Chiesa
Avvento, lo sguardo corre a cercare un bimbo
Vegliare è un modo di vivere nuovo. Perché c’è una luce che illumina noi e quello che sta accadendo attorno a noi. Perché c’è una speranza, non riposta soltanto nelle nostre forze ma nella forza di un Dio che vive tra noi. Nessuno permetta al mondo circostante, luccicante nei negozi, di rubarci il natale della fede.
Lo sguardo corre oltre. Cerca il volto di una madre. Spera di intravedere un Bimbo. Il muro che divide Betlemme da Gerusalemme non conosce fessure, come i muri rabberciati dei contadini. È perfetto. Costringere a chiudere gli occhi. Così si può disegnare l’Evento di Betlemme guidati da un sogno. Nascerà davvero quel Bambino promesso, di nome Gesù? Troverà almeno una grotta per poter venire alla luce? Che nasca non vi è dubbio. Che gli uomini siano preparati ad accoglierlo è una scommessa da tentare ogni anno. Sì, si può addirittura confidare nella fragilità di un Bambino. Indifeso, adagiato in una mangiatoia, avvolto da pochi stracci. Eppure quel Bambino imprimerà alla storia un nuovo ritmo, un passo inatteso, il passo dell’amore.
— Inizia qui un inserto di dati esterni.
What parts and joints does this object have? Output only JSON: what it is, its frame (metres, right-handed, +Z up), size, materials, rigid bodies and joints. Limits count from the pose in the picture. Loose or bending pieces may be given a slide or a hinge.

Ecco l’Avvento è attesa di quel Bimbo divino, che Erode teme fino a ordinarne la morte, senza raggiungerlo perché un angelo avvisa Giuseppe di fuggire in Egitto. L’Avvento prepara a questa storia, a questo incontro con quel Bimbo che è a contatto con Dio in maniera così intensa, impensabile e inimmaginabile dalla mente umana, da essere egli stesso Figlio di Dio, dunque Dio stesso. È il mistero, il fatto, che celebriamo a Natale. Una impossibilità in termini umani, una pretesa così assoluta, oltre le prospettive umane, se non l’avesse inventato Dio. Egli ha inviato suo Figlio tra gli uomini per redimerli, cosicché essi stessi potessero divenire figli dello stesso Padre.
L’Avvento è questa attesa, questa certezza. Una novità così grande, da essere sovrumana, occorre prepararla nel nostro cuore. Come? Tenendo bene gli occhi aperti, non lasciandosi vincere dal sonno della pigrizia, delle abitudini. A nessuno è concesso di dormire, di lasciarsi andare. Sì, l’atteggiamento giusto del cristiano sta racchiuso in un verbo: vegliare. Anzitutto significa riprendere in mano il proprio rapporto con Dio, distogliendo un po’ l’animo dalle preoccupazioni quotidiane.
Vegliare significa scrutare la propria esistenza, la propria vita. Dove stiamo andando? C’è ancora spazio per Dio? Per la preghiera? Vegliare significa attenzione e delicatezza verso la persona, la moglie, il marito, i figli che vivono accanto a te. Ed è vegliare trovare il tempo del dialogo, anche sulla fede, quale frutto di un rinnovato dialogo con Dio.
Dunque Avvento è certezza che il nostro viaggio terreno ha una meta. È Cristo stesso, che viene nel mondo di oggi non di ieri, che entra nella nostra terra non da principe o sovrano ma da umile viandante. Vegliare significa assumere quegli atteggiamenti e quelle scelte che orientano i nostri giorni senza lasciarci conquistare dal qualunquismo che chiude la porta del cuore alla sensibilità verso gli altri. Vegliare vuol dire anche rifuggire dal timore di annunciare Gesù Cristo nel nostro ambiente agli amici e a quanti lo hanno quasi dimenticato. È l’esercizio quotidiano della fedeltà, della coerenza, della compassione, del perdono.
Vegliare è in sintesi un modo di vivere nuovo. Perché c’è una luce che illumina noi e quello che sta accadendo attorno a noi. Perché c’è una speranza, non riposta soltanto nelle nostre forze ma nella forza di un Dio che vive tra noi.
Nessuno permetta al mondo circostante, luccicante nei negozi, di rubarci il natale della fede.